____ Exercise materials

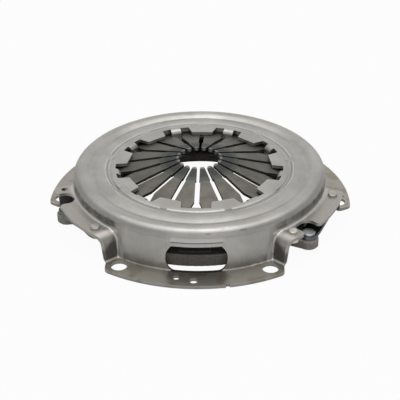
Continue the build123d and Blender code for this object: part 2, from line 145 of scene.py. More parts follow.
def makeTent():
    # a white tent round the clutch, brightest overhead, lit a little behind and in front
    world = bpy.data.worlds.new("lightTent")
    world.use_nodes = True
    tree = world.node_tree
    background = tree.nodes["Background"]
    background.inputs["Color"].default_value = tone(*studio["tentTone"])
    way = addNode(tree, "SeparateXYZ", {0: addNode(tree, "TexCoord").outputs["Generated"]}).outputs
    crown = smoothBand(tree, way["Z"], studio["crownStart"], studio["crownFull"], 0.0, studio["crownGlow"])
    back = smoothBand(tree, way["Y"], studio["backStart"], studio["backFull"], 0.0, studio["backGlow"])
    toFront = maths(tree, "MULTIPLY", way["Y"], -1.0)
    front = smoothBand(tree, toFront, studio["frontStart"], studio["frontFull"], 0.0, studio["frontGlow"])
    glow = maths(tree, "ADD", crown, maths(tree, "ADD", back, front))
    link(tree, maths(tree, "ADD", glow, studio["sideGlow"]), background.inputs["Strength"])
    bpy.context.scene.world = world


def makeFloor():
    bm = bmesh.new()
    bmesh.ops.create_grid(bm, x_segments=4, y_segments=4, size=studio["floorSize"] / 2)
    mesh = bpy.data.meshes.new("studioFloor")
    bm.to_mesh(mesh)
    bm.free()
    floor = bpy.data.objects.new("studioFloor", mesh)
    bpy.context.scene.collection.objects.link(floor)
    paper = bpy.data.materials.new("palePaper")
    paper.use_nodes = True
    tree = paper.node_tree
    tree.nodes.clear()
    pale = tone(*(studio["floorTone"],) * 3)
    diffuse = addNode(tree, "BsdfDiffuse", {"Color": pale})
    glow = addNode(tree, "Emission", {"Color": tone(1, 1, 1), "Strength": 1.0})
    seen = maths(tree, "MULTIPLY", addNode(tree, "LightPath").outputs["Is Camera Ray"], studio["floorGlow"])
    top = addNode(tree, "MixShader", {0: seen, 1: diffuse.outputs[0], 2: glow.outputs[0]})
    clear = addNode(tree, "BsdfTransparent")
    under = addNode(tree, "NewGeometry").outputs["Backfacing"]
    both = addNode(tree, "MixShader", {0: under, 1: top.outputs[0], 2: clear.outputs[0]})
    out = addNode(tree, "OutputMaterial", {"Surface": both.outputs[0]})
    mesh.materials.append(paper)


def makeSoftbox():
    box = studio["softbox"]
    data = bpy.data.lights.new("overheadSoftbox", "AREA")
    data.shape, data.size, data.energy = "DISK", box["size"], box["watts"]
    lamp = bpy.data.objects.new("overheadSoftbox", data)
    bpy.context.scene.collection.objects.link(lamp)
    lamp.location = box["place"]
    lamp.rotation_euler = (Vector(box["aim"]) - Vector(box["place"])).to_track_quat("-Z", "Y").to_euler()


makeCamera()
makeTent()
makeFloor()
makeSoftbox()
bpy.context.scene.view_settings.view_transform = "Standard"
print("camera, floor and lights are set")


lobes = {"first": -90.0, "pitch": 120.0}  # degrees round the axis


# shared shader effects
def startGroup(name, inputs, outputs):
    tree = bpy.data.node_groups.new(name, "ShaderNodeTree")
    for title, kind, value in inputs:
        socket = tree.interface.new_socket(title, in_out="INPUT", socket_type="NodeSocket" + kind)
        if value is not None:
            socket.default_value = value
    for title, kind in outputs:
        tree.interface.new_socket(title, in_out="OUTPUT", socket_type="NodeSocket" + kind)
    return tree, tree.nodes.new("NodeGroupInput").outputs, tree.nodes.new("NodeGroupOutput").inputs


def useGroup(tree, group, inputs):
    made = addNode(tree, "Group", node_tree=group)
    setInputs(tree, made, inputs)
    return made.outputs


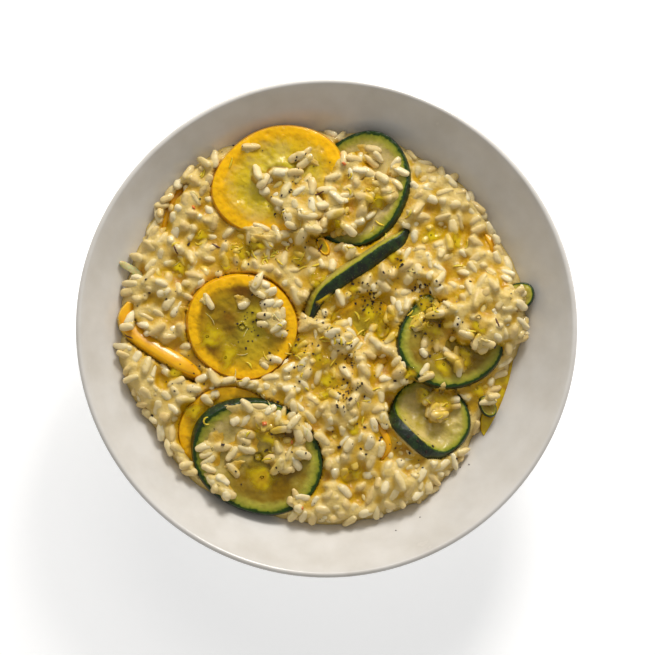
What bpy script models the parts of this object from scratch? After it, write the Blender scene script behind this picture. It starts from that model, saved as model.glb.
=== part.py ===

________

▸ Exercise objective: Reproduce the records above exactly as they appear.

▸ Solution:
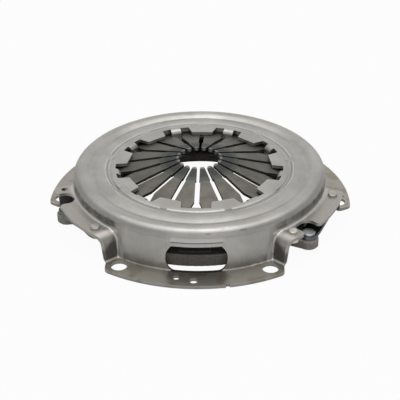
Continue the build123d and Blender code for this object: part 2, from line 145 of scene.py. More parts follow.
def makeTent():
    # a white tent round the clutch, brightest overhead, lit a little behind and in front
    world = bpy.data.worlds.new("lightTent")
    world.use_nodes = True
    tree = world.node_tree
    background = tree.nodes["Background"]
    background.inputs["Color"].default_value = tone(*studio["tentTone"])
    way = addNode(tree, "SeparateXYZ", {0: addNode(tree, "TexCoord").outputs["Generated"]}).outputs
    crown = smoothBand(tree, way["Z"], studio["crownStart"], studio["crownFull"], 0.0, studio["crownGlow"])
    back = smoothBand(tree, way["Y"], studio["backStart"], studio["backFull"], 0.0, studio["backGlow"])
    toFront = maths(tree, "MULTIPLY", way["Y"], -1.0)
    front = smoothBand(tree, toFront, studio["frontStart"], studio["frontFull"], 0.0, studio["frontGlow"])
    glow = maths(tree, "ADD", crown, maths(tree, "ADD", back, front))
    link(tree, maths(tree, "ADD", glow, studio["sideGlow"]), background.inputs["Strength"])
    bpy.context.scene.world = world


def makeFloor():
    bm = bmesh.new()
    bmesh.ops.create_grid(bm, x_segments=4, y_segments=4, size=studio["floorSize"] / 2)
    mesh = bpy.data.meshes.new("studioFloor")
    bm.to_mesh(mesh)
    bm.free()
    floor = bpy.data.objects.new("studioFloor", mesh)
    bpy.context.scene.collection.objects.link(floor)
    paper = bpy.data.materials.new("palePaper")
    paper.use_nodes = True
    tree = paper.node_tree
    tree.nodes.clear()
    pale = tone(*(studio["floorTone"],) * 3)
    diffuse = addNode(tree, "BsdfDiffuse", {"Color": pale})
    glow = addNode(tree, "Emission", {"Color": tone(1, 1, 1), "Strength": 1.0})
    seen = maths(tree, "MULTIPLY", addNode(tree, "LightPath").outputs["Is Camera Ray"], studio["floorGlow"])
    top = addNode(tree, "MixShader", {0: seen, 1: diffuse.outputs[0], 2: glow.outputs[0]})
    clear = addNode(tree, "BsdfTransparent")
    under = addNode(tree, "NewGeometry").outputs["Backfacing"]
    both = addNode(tree, "MixShader", {0: under, 1: top.outputs[0], 2: clear.outputs[0]})
    out = addNode(tree, "OutputMaterial", {"Surface": both.outputs[0]})
    mesh.materials.append(paper)


def makeSoftbox():
    box = studio["softbox"]
    data = bpy.data.lights.new("overheadSoftbox", "AREA")
    data.shape, data.size, data.energy = "DISK", box["size"], box["watts"]
    lamp = bpy.data.objects.new("overheadSoftbox", data)
    bpy.context.scene.collection.objects.link(lamp)
    lamp.location = box["place"]
    lamp.rotation_euler = (Vector(box["aim"]) - Vector(box["place"])).to_track_quat("-Z", "Y").to_euler()


makeCamera()
makeTent()
makeFloor()
makeSoftbox()
bpy.context.scene.view_settings.view_transform = "Standard"
print("camera, floor and lights are set")


lobes = {"first": -90.0, "pitch": 120.0}  # degrees round the axis


# shared shader effects
def startGroup(name, inputs, outputs):
    tree = bpy.data.node_groups.new(name, "ShaderNodeTree")
    for title, kind, value in inputs:
        socket = tree.interface.new_socket(title, in_out="INPUT", socket_type="NodeSocket" + kind)
        if value is not None:
            socket.default_value = value
    for title, kind in outputs:
        tree.interface.new_socket(title, in_out="OUTPUT", socket_type="NodeSocket" + kind)
    return tree, tree.nodes.new("NodeGroupInput").outputs, tree.nodes.new("NodeGroupOutput").inputs


def useGroup(tree, group, inputs):
    made = addNode(tree, "Group", node_tree=group)
    setInputs(tree, made, inputs)
    return made.outputs


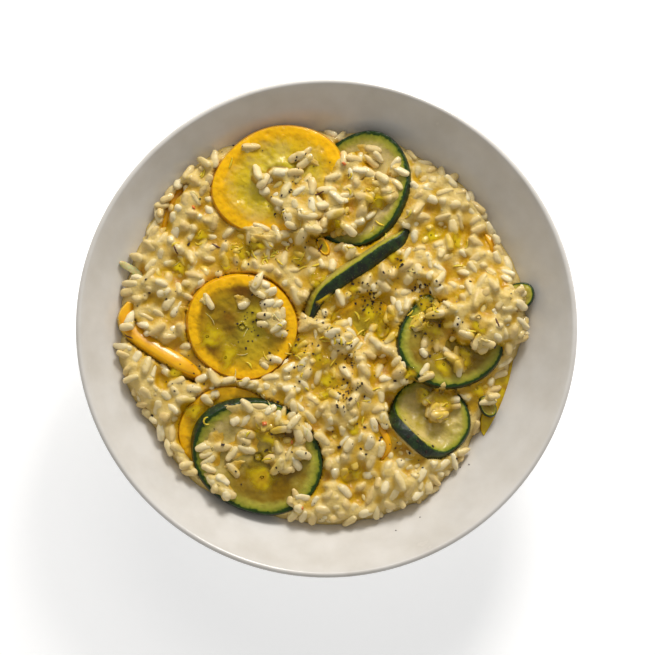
What bpy script models the parts of this object from scratch? After it, write the Blender scene script behind this picture. It starts from that model, saved as model.glb.
=== part.py ===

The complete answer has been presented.